Regardless of the forum, Lewis Roca Rothgerber Christie has the ability and experience to handle intellectual property litigation of all types throughout the country, having handled hundreds of trademark, copyright, patent, trade secrets and rights of publicity cases in in federal and state courts throughout the United States, and the United States Court of Appeals for the Federal Circuit. We also have handled more than 100 cases before the Trademark Trial and Appeals Board, and numerous matters in the Patent Office Board of Appeals and the International Trade Commission.
We take a practical and adaptable approach to IP litigation. We determine the client’s business objective at the outset of the representation, the most cost-effective way to achieve the objective, and the preferred approach, whether aggressive litigation or business-focused settlement. Although we have the resources and depth to handle complex, high-stakes cases with a large team when needed, we prefer to staff litigation with a dedicated and lean team to maximize efficiency and minimize fees. Clients enjoy the big law experience of many of our IP litigators, without big law overhead and staffing.
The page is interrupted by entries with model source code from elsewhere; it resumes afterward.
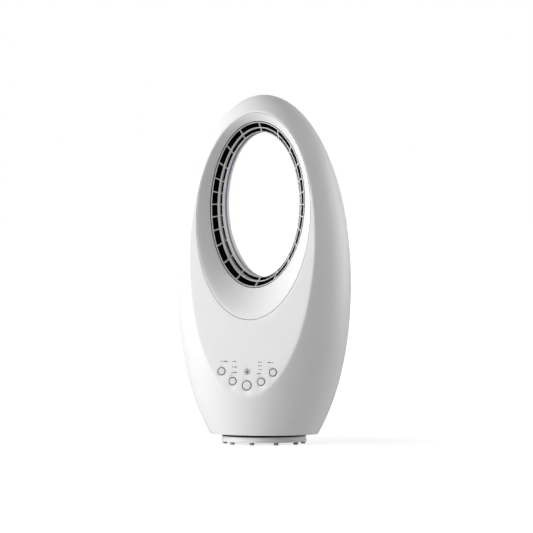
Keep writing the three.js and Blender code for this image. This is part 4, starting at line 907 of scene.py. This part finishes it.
MIDDLE = (0, 0, 0.32)
softbox("key_left", (-2.8, -1.4, 0.88), MIDDLE, 2.2, 1.72, 0.74)
softbox("fill_front", (-1.1, -2.8, 1.5), MIDDLE, 2.0, 1.8, 0.33)
softbox("rim_right", (2.5, 1.5, 0.88), MIDDLE, 2.4, 1.72, 0.5)

world = bpy.data.worlds.new("studio")
bpy.context.scene.world = world
world.use_nodes = True
tree = world.node_tree
tree.nodes.clear()
path = tree.nodes.new("ShaderNodeLightPath")
seen = tree.nodes.new("ShaderNodeMath")
seen.operation = "MAXIMUM"
tree.links.new(path.outputs["Is Camera Ray"], seen.inputs[0])
tree.links.new(path.outputs["Is Glossy Ray"], seen.inputs[1])
level = tree.nodes.new("ShaderNodeMapRange")
level.inputs["To Min"].default_value = 0.085
level.inputs["To Max"].default_value = 1.0
tree.links.new(seen.outputs[0], level.inputs["Value"])
back = tree.nodes.new("ShaderNodeBackground")
tree.links.new(level.outputs["Result"], back.inputs["Strength"])
back.inputs["Color"].default_value = (1, 1, 1, 1)
out = tree.nodes.new("ShaderNodeOutputWorld")
tree.links.new(back.outputs[0], out.inputs["Surface"])

YAW, RISE, DISTANCE = math.radians(18), math.radians(1), 8.64
PHOTO_PIXELS, PIXEL = 533, 0.001778      # the photo's width, and metres to a pixel at the fan
SENSOR = 36
across = Vector((math.cos(YAW), math.sin(YAW), 0))
toward = Vector((math.sin(YAW) * math.cos(RISE), -math.cos(YAW) * math.cos(RISE), math.sin(RISE)))
aim = Vector((0, AXIS_Y / 1000, 0.3147)) + across * 0.0044
lens = bpy.data.cameras.new("photo_view")
lens.sensor_width = SENSOR
lens.lens = SENSOR * DISTANCE / (PHOTO_PIXELS * PIXEL)
camera = bpy.data.objects.new("photo_view", lens)
camera.location = aim + toward * DISTANCE
camera.rotation_euler = (-toward).to_track_quat("-Z", "Y").to_euler()
lens.clip_end = 100
bpy.context.scene.collection.objects.link(camera)
bpy.context.scene.camera = camera
bpy.context.scene.view_settings.view_transform = "Standard"
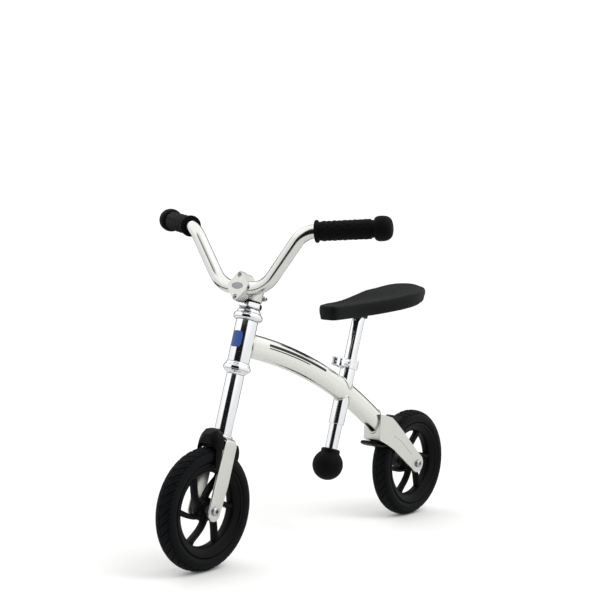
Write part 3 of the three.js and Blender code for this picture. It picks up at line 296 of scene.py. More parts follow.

We do not aimlessly pursue litigation from inception through trial; rather, we focus on trying to obtain the client’s objective as early as possible, whether through temporary restraining orders and preliminary injunctions, motions to dismiss, or motions for summary judgment. When trial is necessary, we have a team of seasoned trial attorneys with substantial experience with bench and jury trials.
Lewis Roca Rothgerber Christie is consistently ranked among the top 10 firms in the United States for volume of federal trademark lawsuits handled. Fortune 500 companies entrust us to enforce and defend some of the most valuable and recognized brands in the world. Our trademark litigation practice includes bringing and defending claims for trademark infringement, trademark dilution, false designation of origin, unfair competition, false advertising, and cybersquatting. We have handled hundreds of cases in federal court and before the Trademark Trial and Appeal Board, as well as Uniform Dispute Resolution Procedures and the new Uniform Rapid Response matter.
Our trademark litigation practice, begins with advising clients on the likelihood of infringement claims and liability at the clearance stage before any dispute arises. On the enforcement side, we advise clients on an enforcement program, taking into account the importance of the mark, the commercial and conceptual strength of the mark, budget, and other factors.
When a dispute arises, we think ahead. Before sending or responding to a cease and desist letter, we ensure that we are not exposing the client to unnecessary risks. We consider whether to file suit instead of sending a cease and desist letter, recognizing the potential for triggering a declaratory relief action in an unfavorable or distant forum. We focus on the client’s objective and how to best achieve the objective in light of all of the facts and circumstances. We rely on years of experience, knowledge of the law, knowledge of the opposing party and their counsel, in making judgment calls on how best to proceed.
If and when we get to litigation, we take a practical and adaptable approach. If we are the plaintiff, we select the best forum for the case, based on the facts and circumstances. We assess the likelihood of obtaining damages and injunctive relief, whether TROs, preliminary injunctions, or permanent injunctions. We consider creative business solutions to litigation, whether acquiring trademark rights or negotiating licenses or co-existence agreements.
Since many trademark disputes involve multiple jurisdictions around the word, including disputes in civil courts and administrative tribunals, we work with a network of international firms to lead and coordinate a global approach to resolving our client’s trademark disputes.